Le nombre de migrants qui tentent la traversée de la Manche ne cesse de progresser, ce qui accentue les tensions entre Paris et Londres, mais aussi montre les difficultés du gouvernement britannique pour contrôler ce flux depuis le Brexit.
Selon le ministère britannique de la Défense, le nombre de migrants ayant traversé la Manche a dépassé la barre des 40.000, un nouveau record, alors qu’ils étaient 28.526 l’année dernière. Sur la seule journée de samedi, ils étaient 972, traversant la frontière sur des embarcations de fortune. Depuis 2014, au moins 203 personnes ont péri, en mer ou sur terre et fin 2021, 27 personnes ont perdu la vie en une journée seulement dans un naufrage. C’est le pire drame enregistré dans la Manche.
Le sujet est un des nombreux qui rendent les relations exécrables entre Paris et Londres, les deux Etats se renvoyant la responsabilité des décès. Au Royaume-Uni, des récentes révélations ont fait polémique quand on a découvert de nombreuses pathologies dans les centres d’accueil du pays, comme la diphtérie. Si la population reste majoritairement favorable à l’accueil des migrants, la ministre de l’Intérieur Suella Braveman en a fait un des axes de sa politique, tout comme Gérard Darmanin en France. Les gouvernements conservateurs successifs ont tout envisagé, renonçant à certaines idées illégales ou irréalisables comme repousser les bateaux hors des eaux britanniques avec des vagues artificielles, enfermer les migrants sur des paquebots au large ou les envoyer sur des îles éloignées. Le dernier projet en date, annoncé sous Boris Johnson, prévoit d’envoyer des demandeurs d’asile au Rwanda mais ce plan est au point mort.
Nouvel accord
Annoncé par Londres avant ce weekend, un nouvel accord a été signé ce jour à Paris pour un meilleur contrôle de la traversée de la Manche. Les migrants ont progressivement délaissé l’espoir de traverser la frontière dans les camions de fret, depuis que leur accès n’est pus à leur portée. Ils se concentrent sur des bateaux pneumatiques et sont surtout Albanais, Syriens ou Irakiens. Cet accord, qui s’inscrit dans le cadre du traité de Sandhurst, signé en janvier 2018 entre les deux pays, prévoit en particulier que les Britanniques versent 72,2 millions d’euros en 2022-2023 à la France. En contrepartie, cette dernière augmentera de 40 % ses forces de sécurité (350 policiers et gendarmes supplémentaires, dont des réservistes) sur ses plages. Des ressources « technologiques et humaines », dont des drones, seront utilisées pour détecter, surveiller et intercepter les bateaux.

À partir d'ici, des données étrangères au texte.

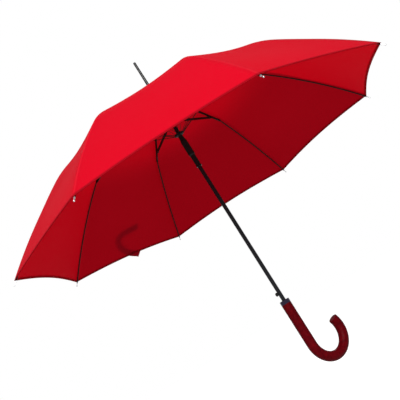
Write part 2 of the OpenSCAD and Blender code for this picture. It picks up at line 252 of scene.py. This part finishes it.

Pour la première fois, des équipes d’observateurs seront déployées de part et d’autre de la Manche afin « de renforcer la compréhension commune » entre les deux pays, « améliorer le déroulement des débriefings des migrants » et « accroître les échanges d’informations ». Le but est aussi de collecter plus de renseignement auprès des migrants interceptés sur les réseaux de passeurs. Des centres d’accueil pour migrants seront créés dans le sud de la France pour dissuader les exilés qui viennent de Méditerranée de remonter jusqu’à Calais. Le gouvernement français déclare déjà consacrer 255 millions d’euros à la sécurisation du littoral.